Globalizing the intifada has now trickled down to (checks notes) … high-school girls’ basketball in Westchester.
Let’s go to the lowlight reel.
A Jan. 4 match-up between Roosevelt High School in Yonkers and Leffell, a private Jewish school in Hartsdale, was called off during the third quarter after Roosevelt players repeatedly hurled antisemitic comments at their opponents.
“I support Hamas, you f–king Jew,” one player from Roosevelt allegedly said.
In an op-ed for her student paper, Leffell hooper Robin Bosworth wrote that the game was filed with hostility and with “substantially more jabs and comments thrown at the players on our team than what have experienced in the past.”
Bosworth added that her Leffell team was getting unnecessarily banged up by Roosevelt, whose players shouted “free Palestine.” After the coaches and refs deliberated, Leffell decided to end the game. To ensure their safety, the team was escorted out by security.
It’s tough to imagine taking the court and your opponent hacking you in the name of terrorism.
But that’s where we’ve found ourselves since the dam broke on October 7 — normalizing antisemitism and allowing it to permeate nearly every facet of our lives, right down to school athletics.
It would be naive to say racial or class differences never played out in high-school sports, be it student-section chants or on-court trash talk. When I was growing up in the ’80s and ’90s, sticks-and-stones mentality ruled and students sections weren’t afraid to go for the jugular over some point of local contention.
It was mutual, juvenile warfare, though no one harped on the mean cheers. They only cared who got the win.
But that all feels like tame behavior compared to a group of teen girls brazenly, and very comfortably, employing naked hatred of Jewish people as a core game strategy — turning a New York gym into a proxy war for a conflict being fought more than 5,600 miles away.
The sheer lunacy.
It’s particularly flagrant behavior given that, over the last 15 years or so, we’ve moved to a kindler, gentler place in sports. We’re contantly reminded that the field and the court are the great equalizers. Sportsmanship from coaches, players and parents are paramount; a zero-tolerance approach to hate permeates every league at every level.
In some cases youth officials have been sent for antiracism training. In pro sports, endzones and baselines are painted with useless platitudes and slogans, like “Stop hate” or “End racism.”

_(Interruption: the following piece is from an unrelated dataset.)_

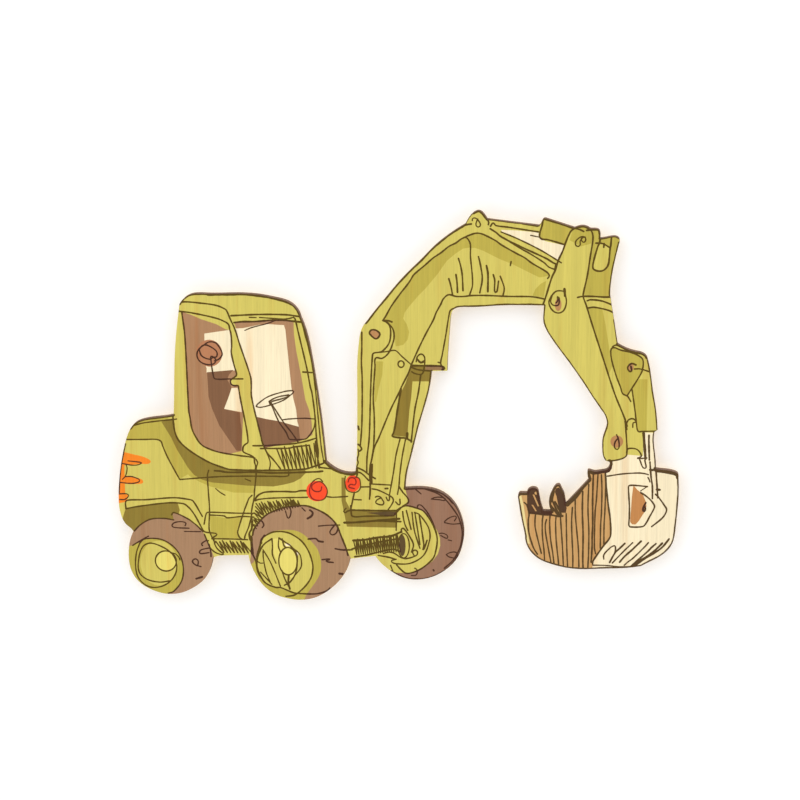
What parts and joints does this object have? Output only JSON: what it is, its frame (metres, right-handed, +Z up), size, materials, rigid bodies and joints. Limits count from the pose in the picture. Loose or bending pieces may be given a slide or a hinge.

But what happens when kids have been fed by Tiktok and in many cases, their own schools, a steady, illiberal diet of antisemitism — a notion that Hamas terrorists are heroes of the resistance and all Jewish people, by extension, are the enemy in this poisonous intersectional paradigm.
We saw it at Queen’s Hillcrest High School, where hundreds of students were allowed to rampage because a teacher expressed support for Israel.

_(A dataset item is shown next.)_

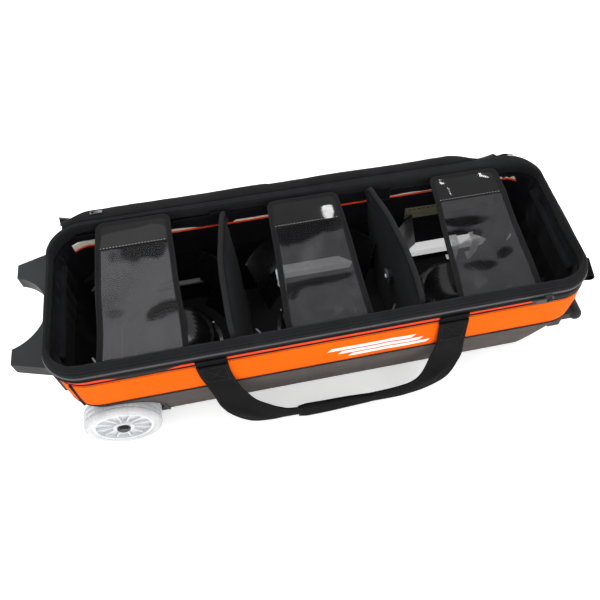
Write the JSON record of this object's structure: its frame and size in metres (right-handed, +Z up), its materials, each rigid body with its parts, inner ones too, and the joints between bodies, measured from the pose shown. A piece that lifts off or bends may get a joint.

“I have played a sport every athletic season throughout my high school career, and I have never experienced this kind of hatred directed at one of my teams before,” wrote Lefell player Bosworth.
In addition to the kumbayah undercurrent in athletics, most of these kids have also grown up with pro sports spoiled by political and activist overreach by athletes and the media. For a time — and I’d argue that this trend is slowly receding — obsessive stories about who was standing and who was kneeling for the National Anthem drowned out actual game coverage, and we knew more about players’ social justice initiatives than their stats.
Sports were no longer about escapism but about being confronted with the feelings and political leanings of people in the industry, from athletes to coaches and writers.
(Of course you have to support the correct activism to be in favor — just ask Enes Kanter Freedom, who says he was blackballed by the NBA after criticizing China).
No wonder a high school kid today might think it’s appropriate to bring their political grievances — no matter how poisonous — to the court and expect praise for their “righteous” actions.
Thankfully, the red-faced Yonkers school district didn’t think so. Once it was clear that the Roosevelt team was truly out of bounds, they apologized, booted a player from the team and fired a coach.
Instead of applause, it was swift justice.